According to the account given by Caesar (B. G. iv. 35) the method of using the essedum in the ancient British army was very similar to the practice of the Greeks in the heroic ages, as described in the article Currus. The principal difference seems to have been that the essedum was stronger and more solid than the δίφρος—that it was open before instead of behind; hence the driver was able to run along the pole (de temone Britanno excidet, Juv.iv. 125) and then to retreat with the greatest speed into the body of the car, which he drove with extraordinary swiftness and skill. From the extremity of the pole he threw his missiles, especially the cateia ( Flacc. Argon. vi. 83). It appears also that these cars were purposely made as noisy as possible, probably by the creaking and clanging of the wheels (Tac. Agric. 35; Claud. Epigr. 4); and that this was done in order to strike dismay into the enemy. The drivers of these chariots were called in Latin essedarii (B. G. iv. 24). Tacitus (Agric. 12) observes that the driver of the car ranked above his fighting companion, which was the reverse of the Greek usage.
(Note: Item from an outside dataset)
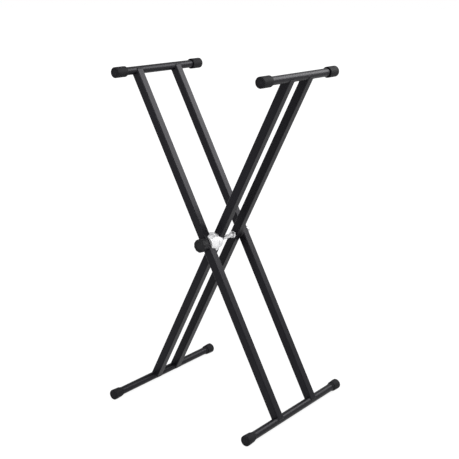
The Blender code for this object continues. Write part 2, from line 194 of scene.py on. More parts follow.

The essedum was adopted for purposes of convenience and luxury among the Romans (Propert. ii. 1, 76; cic. Ad Att. vi. 1; Ovid, Am. ii. 16, 49). Cicero ( Phil. ii. 24.58) mentions the use of it by Antonius as a piece of effeminacy disgraceful to a tribune of the people; but in the time of Seneca it seems to have become common ( Fr. 48, Hase). As used by the Romans the essedum had no seat for the driver; the traveller drove himself (Ovid, l. c.), and always, it would seem, with a pair of horses, whereas with the cisium the number varied. The essedum, like the cisium, appears to have been kept for hire at the post-houses or stations (Mart.x. 104). See Mansio.